For many LGBTQ people, having a long term monogamous partnership wasn’t a realistic possibility. ‘Hooking up’ in semi public places like parks or closed down buildings was the only option a lot of people had for any form of sexual or romantic partnership. And I think the history of that has meant that over time many LGBTQ people have either been forced into a situation where their relationships had to be ‘open’ in the case of needing to marry or present a straight front to the world in order to prevent themselves from complete ruin or they just haven’t seen monogamy as something realistic and therefore have had a more open approach to relationships.

Still, while there is this history, I wouldn’t say that LGBTQ people are any more likely to be polyamorous or have open relationships than straight people. And in general, there are physically more straight people and therefore more likely to be straight polyamorous people than queer polyamorous people. But, to sum up the idea, it’s a lot more easy to see the validity of other lifestyles that harm absolutely no one when they involve consenting adults and not immediately dismiss it if you’re also immediately dismissed by society.

I want to add one last comment regarding your situation, even though you didn’t ask about it. You’re not required to stay in a monogamous relationship if that’s not what you want and you most certainly shouldn’t feel your current relationship is holding you literal hostage. It is possible to find people your age who are interested in polyamory and if that’s what you want to do, that’s what you should do.

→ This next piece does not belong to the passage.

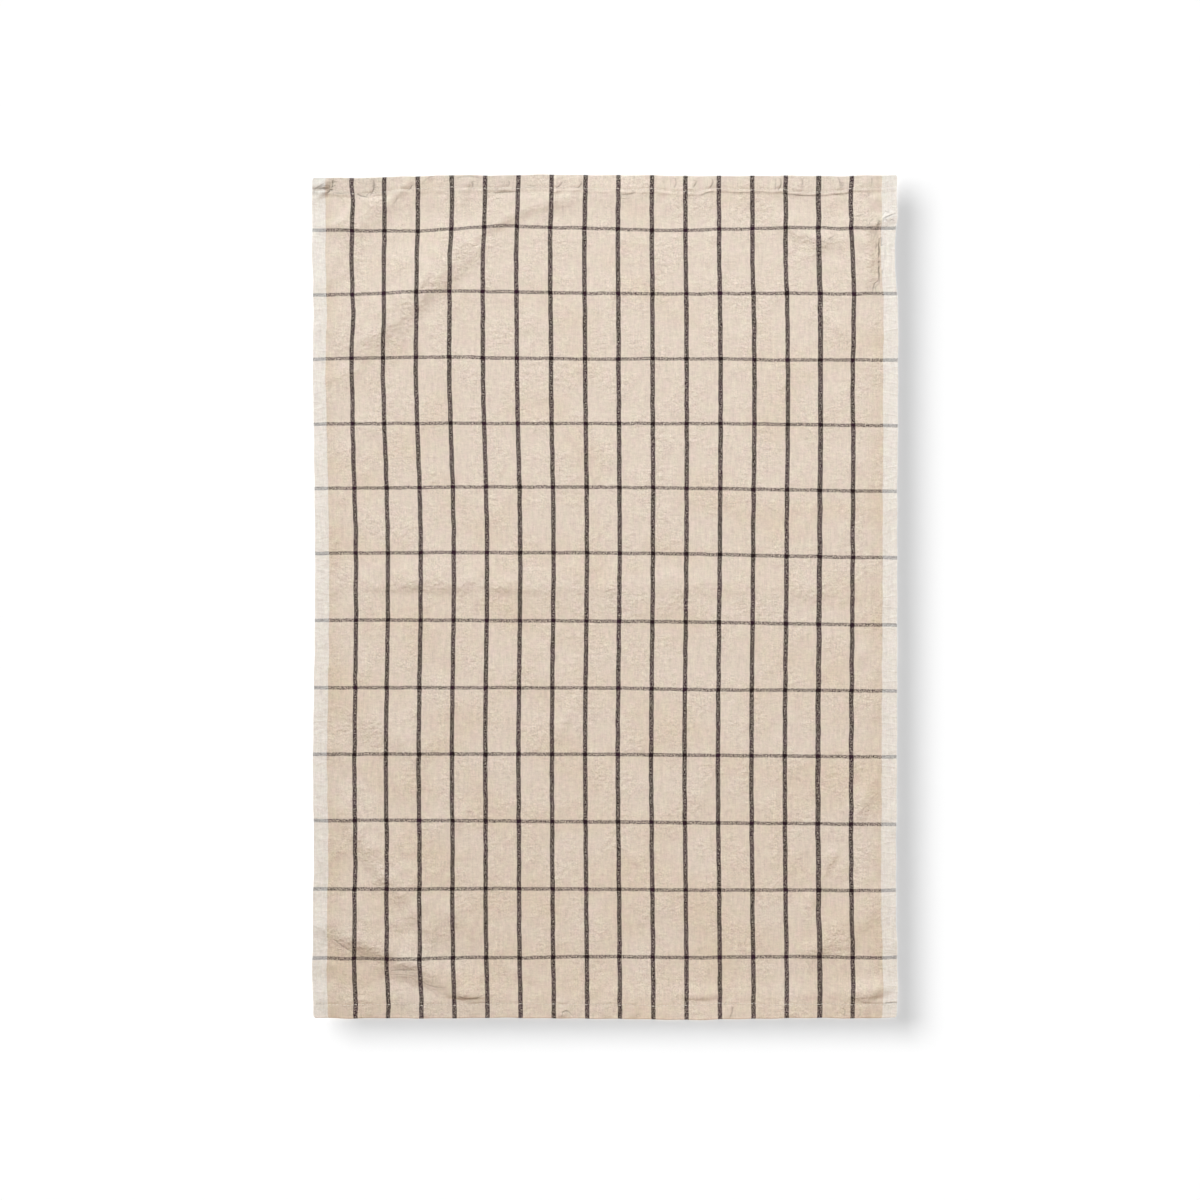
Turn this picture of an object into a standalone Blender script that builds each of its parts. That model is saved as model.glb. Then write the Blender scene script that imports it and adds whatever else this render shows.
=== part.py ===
"""A tea towel: one sheet of cotton cloth with its two short ends hemmed, lying face up on a table.

Everything is in metres. +Y runs up the towel, +Z is up, and the table is z = 0. The cloth is swept
across its width from one section along its length, which holds both turned-under hems. Then its
outline is made as uneven as the real one, and the creases that it was put away with are raised.
"""

import math
from collections import namedtuple

import bmesh
import bpy
from mathutils import Vector

# The towel as it lies.
WIDTH = 0.4915          # from selvedge to selvedge
LENGTH = 0.7102         # from one hem's folded edge to the other's
THICKNESS = 0.0010      # of one layer of the cloth
CORNER_RADIUS = 0.004

# The hems at both short ends.
HEM_TURN = 0.015        # depth of the cloth that is turned under
LAYER_GAP = 0.0003      # between the turned layer and the face
HEM_SLOPE = 0.010       # run over which the face comes down from the hem to the table
HEM_ROWS = (0.0015, 0.004, 0.009)     # rows of the mesh across a hem, from its folded edge
SLOPE_ROWS = 4

# The mesh.
CELL = 0.007            # side of one cell of the cloth
EDGE_FACETS = 5         # facets round a hem's folded edge

# How far each edge stands outside its straight line: where along the edge, and how far.
EdgePoint = namedtuple("EdgePoint", "at out")

LEFT_EDGE = [
    EdgePoint(-0.355, 0.0007),
    EdgePoint(-0.306, -0.0010),
    EdgePoint(-0.272, 0.0007),
    EdgePoint(-0.222, -0.0003),
    EdgePoint(-0.140, 0.0007),
    EdgePoint(-0.036, -0.0010),
    EdgePoint(0.098, -0.0010),
    EdgePoint(0.180, -0.0003),
    EdgePoint(0.267, 0.0007),
    EdgePoint(0.355, 0.0007),
]
RIGHT_EDGE = [
    EdgePoint(-0.355, 0.0003),
    EdgePoint(-0.306, 0.0012),
    EdgePoint(-0.239, -0.0005),
    EdgePoint(-0.171, -0.0005),
    EdgePoint(-0.120, 0.0004),
    EdgePoint(0.234, 0.0004),
    EdgePoint(0.301, -0.0022),
    EdgePoint(0.336, 0.0002),
    EdgePoint(0.355, 0.0002),
]
BOTTOM_EDGE = [
    EdgePoint(-0.246, -0.0014),
    EdgePoint(-0.190, 0.0000),
    EdgePoint(-0.156, -0.0008),
    EdgePoint(-0.122, 0.0001),
    EdgePoint(-0.089, -0.0007),
    EdgePoint(-0.050, 0.0001),
    EdgePoint(0.046, 0.0001),
    EdgePoint(0.097, 0.0009),
    EdgePoint(0.180, 0.0001),
    EdgePoint(0.246, -0.0008),
]
TOP_EDGE = [
    EdgePoint(-0.246, -0.0026),
    EdgePoint(-0.170, -0.0009),
    EdgePoint(-0.122, 0.0008),
    EdgePoint(-0.089, 0.0000),
    EdgePoint(-0.055, 0.0017),
    EdgePoint(0.013, 0.0000),
    EdgePoint(0.180, 0.0000),
    EdgePoint(0.225, 0.0008),
    EdgePoint(0.246, 0.0002),
]

# The creases, each a soft ridge along a bowed line. Seen from its start, bow is how far the middle
# of the line stands to the left; left and right are how far the ridge's two flanks reach.
Crease = namedtuple("Crease", "name start end bow left right height")

CREASES = [
    Crease("corner diagonal", (-0.212, 0.190), (-0.018, 0.338), 0.019, 0.022, 0.013, 0.0026),
    Crease("corner inner", (-0.228, 0.282), (-0.166, 0.338), 0.004, 0.014, 0.009, 0.0014),
    Crease("corner dart", (-0.240, 0.318), (-0.196, 0.338), -0.003, 0.010, 0.008, 0.0010),
    Crease("middle fold", (-0.243, 0.011), (0.088, 0.009), 0.000, 0.011, 0.008, 0.0013),
    Crease("left edge tuck", (-0.238, 0.182), (-0.196, 0.192), -0.003, 0.012, 0.009, 0.0011),
    Crease("upper left sag", (-0.236, -0.078), (-0.138, -0.124), 0.004, 0.015, 0.012, 0.0013),
    Crease("lower left sag", (-0.232, -0.136), (-0.146, -0.181), 0.004, 0.014, 0.011, 0.0013),
    Crease("long lower bend", (-0.222, -0.188), (-0.100, -0.285), -0.014, 0.018, 0.013, 0.0019),
    Crease("lower corner fold", (-0.240, -0.276), (-0.088, -0.338), 0.004, 0.019, 0.011, 0.0025),
    Crease("middle dimple", (-0.040, -0.124), (-0.038, -0.062), -0.016, 0.010, 0.010, 0.0008),
    Crease("upper right trough", (0.136, 0.318), (0.204, 0.297), 0.003, 0.012, 0.010, 0.0013),
    Crease("upper right prop", (0.094, 0.318), (0.106, 0.276), 0.002, 0.010, 0.009, 0.0009),
    Crease("selvedge tuck", (0.232, 0.322), (0.233, 0.252), 0.000, 0.009, 0.007, 0.0015),
    Crease("right edge wave", (0.221, -0.150), (0.206, -0.182), 0.003, 0.011, 0.010, 0.0012),
    Crease("right lower wave", (0.208, -0.206), (0.184, -0.246), 0.003, 0.012, 0.010, 0.0013),
    Crease("right corner bend", (0.218, -0.262), (0.150, -0.306), 0.006, 0.014, 0.012, 0.0016),
]

CLOTH_COLOUR = (0.72, 0.61, 0.50, 1.0)
CLOTH_ROUGHNESS = 0.92

HALF_WIDTH = WIDTH / 2
HALF_LENGTH = LENGTH / 2
FACE_LEVEL = THICKNESS / 2                          # of the cloth's middle where it lies on the table
HEM_RISE = THICKNESS + LAYER_GAP                    # of the face over the turned layer
HEM_RADIUS = HEM_RISE / 2                           # round which the folded edge turns


def clear_scene():
    for thing in list(bpy.data.objects):
        bpy.data.objects.remove(thing, do_unlink=True)


def smooth_step(share):
    """0 below 0, 1 above 1, and a soft S between."""
    share = min(max(share, 0.0), 1.0)
    return share * share * (3 - 2 * share)


def edge_offset(points, at):
    """How far an edge stands out at one place along it, softly between its listed points."""
    if at <= points[0].at:
        return points[0].out
    for before, after in zip(points, points[1:]):
        if at <= after.at:
            share = smooth_step((at - before.at) / (after.at - before.at))
            return before.out + share * (after.out - before.out)
    return points[-1].out


def half_section():
    """Points (y, z) of the cloth's middle from the raw edge under the top hem to the towel's middle."""
    fold_line = HALF_LENGTH - HEM_RADIUS            # where the face starts to turn
    raw_edge = HALF_LENGTH - HEM_TURN
    centre = FACE_LEVEL + HEM_RADIUS
    rows = [HALF_LENGTH - depth for depth in reversed(HEM_ROWS)]
    section = [(y, FACE_LEVEL) for y in [raw_edge] + rows]
    for step in range(EDGE_FACETS + 1):
        angle = math.pi * (step / EDGE_FACETS - 0.5)
        section.append((fold_line + HEM_RADIUS * math.cos(angle), centre + HEM_RADIUS * math.sin(angle)))
    section += [(y, FACE_LEVEL + HEM_RISE) for y in reversed(rows)]
    for step in range(SLOPE_ROWS + 1):
        share = step / SLOPE_ROWS
        y = raw_edge - share * HEM_SLOPE
        section.append((y, FACE_LEVEL + HEM_RISE * (1 - smooth_step(share))))
    lower_end = raw_edge - HEM_SLOPE
    cells = round(lower_end / CELL)
    section += [(lower_end * (1 - step / cells), FACE_LEVEL) for step in range(1, cells + 1)]
    return section


def whole_section():
    top = half_section()
    bottom = [(-y, z) for y, z in reversed(top[:-1])]
    return top + bottom


def crease_height(crease, x, y):
    """Height of one ridge at (x, y): a bowed line, a soft bell across it, and both ends run out."""
    along_line = Vector(crease.end) - Vector(crease.start)
    length = along_line.length
    unit = along_line / length
    reach = Vector((x, y)) - Vector(crease.start)
    share = reach.dot(unit) / length
    if not 0 < share < 1:
        return 0.0
    aside = unit.x * reach.y - unit.y * reach.x
    across = aside - crease.bow * 4 * share * (1 - share)
    flank = crease.left if across > 0 else crease.right
    if abs(across) >= flank:
        return 0.0
    bell = math.cos(math.pi / 2 * across / flank) ** 2
    run_out = math.sin(math.pi * share) ** 0.7
    return crease.height * bell * run_out


def lie(point):
    """Move a point of the straight towel to where it lies: the uneven outline and the creases."""
    x, y, z = point
    end_gap = HALF_LENGTH - abs(y)
    lift = smooth_step((end_gap - HEM_TURN) / HEM_SLOPE)
    z += lift * sum(crease_height(crease, x, y) for crease in CREASES)
    corner = max(CORNER_RADIUS - end_gap, 0.0)
    inset = CORNER_RADIUS - math.sqrt(CORNER_RADIUS ** 2 - corner ** 2)
    side = x / HALF_WIDTH
    end = y / HALF_LENGTH
    if side > 0:
        out_x = side ** 2 * edge_offset(RIGHT_EDGE, y) - side * inset
    else:
        out_x = -side ** 2 * edge_offset(LEFT_EDGE, y) - side * inset
    if end > 0:
        out_y = end ** 2 * edge_offset(TOP_EDGE, x)
    else:
        out_y = -end ** 2 * edge_offset(BOTTOM_EDGE, x)
    return Vector((x + out_x, y + out_y, z))


def cloth_sheet():
    """The cloth's middle surface: the section swept from the left selvedge to the right one."""
    columns = round(WIDTH / CELL)
    bm = bmesh.new()
    row = [bm.verts.new((-HALF_WIDTH, y, z)) for y, z in whole_section()]
    edges = [bm.edges.new(pair) for pair in zip(row, row[1:])]
    step = Vector((WIDTH / columns, 0, 0))
    bmesh.ops.spin(bm, geom=row + edges, dvec=step, angle=0, steps=columns, axis=(0, 0, 1))
    for vert in bm.verts:
        vert.co = lie(vert.co)
    return bm


def centre_on_table(bm):
    """Bring the middle of the towel's outline over the origin."""
    for axis in (0, 1):
        places = [vert.co[axis] for vert in bm.verts]
        middle = (min(places) + max(places)) / 2
        for vert in bm.verts:
            vert.co[axis] -= middle


def face_up(bm):
    """Turn the sheet over if the face at its middle looks down."""
    middle = min(bm.faces, key=lambda face: face.calc_center_median().xy.length)
    if middle.normal.z < 0:
        bmesh.ops.reverse_faces(bm, faces=bm.faces)


def cloth_material():
    material = bpy.data.materials.new("beige cotton")
    material.use_nodes = True
    shader = material.node_tree.nodes["Principled BSDF"]
    shader.inputs["Base Color"].default_value = CLOTH_COLOUR
    shader.inputs["Roughness"].default_value = CLOTH_ROUGHNESS
    shader.inputs["Metallic"].default_value = 0.0
    return material


def make_towel():
    bm = cloth_sheet()
    centre_on_table(bm)
    face_up(bm)
    mesh = bpy.data.meshes.new("towel")
    bm.to_mesh(mesh)
    bm.free()
    mesh.materials.append(cloth_material())
    mesh.shade_smooth()
    towel = bpy.data.objects.new("towel", mesh)
    bpy.context.scene.collection.objects.link(towel)
    layer = towel.modifiers.new("layer", "SOLIDIFY")
    layer.thickness = THICKNESS
    layer.offset = 0.0
    return towel


clear_scene()
make_towel()
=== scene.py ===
# %% [markdown]
# # A tea towel, lying flat
#
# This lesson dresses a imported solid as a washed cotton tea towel. The solid already has the towel's size,
# its uneven outline and its main folds. What is added here is what cloth looks like: a thin sheet with a
# hem that is turned under twice, rows of stitches, small creases, and a woven check. The first step opens
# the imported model, which stays where it is, and keeps its box, because nothing that is added may grow far
# out of it.

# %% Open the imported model
import math
import random
from collections import namedtuple

import bmesh
import bpy
import numpy as np
from mathutils import Matrix, Vector, noise


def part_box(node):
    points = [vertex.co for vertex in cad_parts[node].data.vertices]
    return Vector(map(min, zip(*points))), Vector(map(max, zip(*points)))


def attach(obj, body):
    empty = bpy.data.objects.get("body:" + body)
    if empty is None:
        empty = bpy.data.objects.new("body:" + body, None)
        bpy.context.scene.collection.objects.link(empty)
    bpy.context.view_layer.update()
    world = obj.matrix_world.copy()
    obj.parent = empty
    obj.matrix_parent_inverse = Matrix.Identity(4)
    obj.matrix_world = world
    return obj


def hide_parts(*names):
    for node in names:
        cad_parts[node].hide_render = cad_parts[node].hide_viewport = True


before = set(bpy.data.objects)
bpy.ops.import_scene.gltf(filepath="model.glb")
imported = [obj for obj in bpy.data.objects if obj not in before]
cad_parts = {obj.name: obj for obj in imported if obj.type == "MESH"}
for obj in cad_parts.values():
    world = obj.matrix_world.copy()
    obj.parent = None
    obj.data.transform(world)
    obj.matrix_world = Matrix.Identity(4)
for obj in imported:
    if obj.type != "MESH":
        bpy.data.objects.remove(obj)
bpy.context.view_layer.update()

solid_low, solid_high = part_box("towel")
print("the solid is", [round(side * 1000, 1) for side in solid_high - solid_low], "mm")

# %% [markdown]
# ## The cut cloth
#
# A tea towel is one length cut from a striped web. Its long sides are selvedges, which the loom finishes,
# so only the two short ends are sewn. Each end is turned under twice, so a hem is three layers: the face,
# the layer that shows from below, and the raw edge hidden between them. A sheet with real layers was chosen
# over a thick border, because the hem then has its open side ends, its round outer fold and its small step
# down to the table.

# %% Sizes of the cloth
WIDTH = 0.4915              # from selvedge to selvedge
LENGTH = 0.7102             # from one hem's folded edge to the other's
CLOTH = 0.00050             # thickness of one layer
HEM_DEPTH = 0.0138          # from the folded edge to the hem's inner edge
RAW_EDGE_IN = 0.0030        # the hidden raw edge stops this far short of the folded edge
HEM_AIR = 0.00016           # between two layers where the hem puffs up
PRESSED_AIR = 0.00003       # between two layers under the stitches
SEAM_IN = 0.0115            # from the folded edge to the stitches
SEAM_PULL = 0.0019          # the stitches pull the hem in over this distance on either side
CORNER_RADIUS = 0.0022      # of the towel's four corners
ACROSS_CELL = 0.00245       # one cell of the mesh across the towel
TURNED_CELL = 0.0026        # and one along the layers that are turned under
FOLD_FACETS = 5             # faces round a fold
# The face's rows, from the towel's middle out: where a zone starts and ends, and how long its cells are.
ROW_ZONES = [
    (0.0, 0.022, 0.0024), (0.022, 0.17, 0.0062), (0.17, 0.337, 0.0035), (0.337, 0.346, 0.0008),
    (0.346, 0.3543, 0.0016),
]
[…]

I hope this helps and good luck!

Comments from the therapist

In my experience to date, most of the LGBT+ folks I encounter in the polyamorous world are bisexual/pansexual, not gay or lesbian. Some of the early leaders of polyamory, like Deborah Anapol who I believe coined the term polyamory, identified as bisexual. Someone who is sexually and romantically drawn to more than one gender may well have a higher innate interest in open relationships so they can satisfy a broader range of their interests and desires. Now this is not to say that all or even most bisexual or pansexual folks aren’t monogamous. Many are.

When I attended a polyamory conference in Ohio a couple of years ago, most of the dyads present were heterosexual pairings and yet most “polycules” (their extended network of relationships) contained at least one “queer” dyad as well. That seems to be a pretty common demographic breakdown here in the Midwest.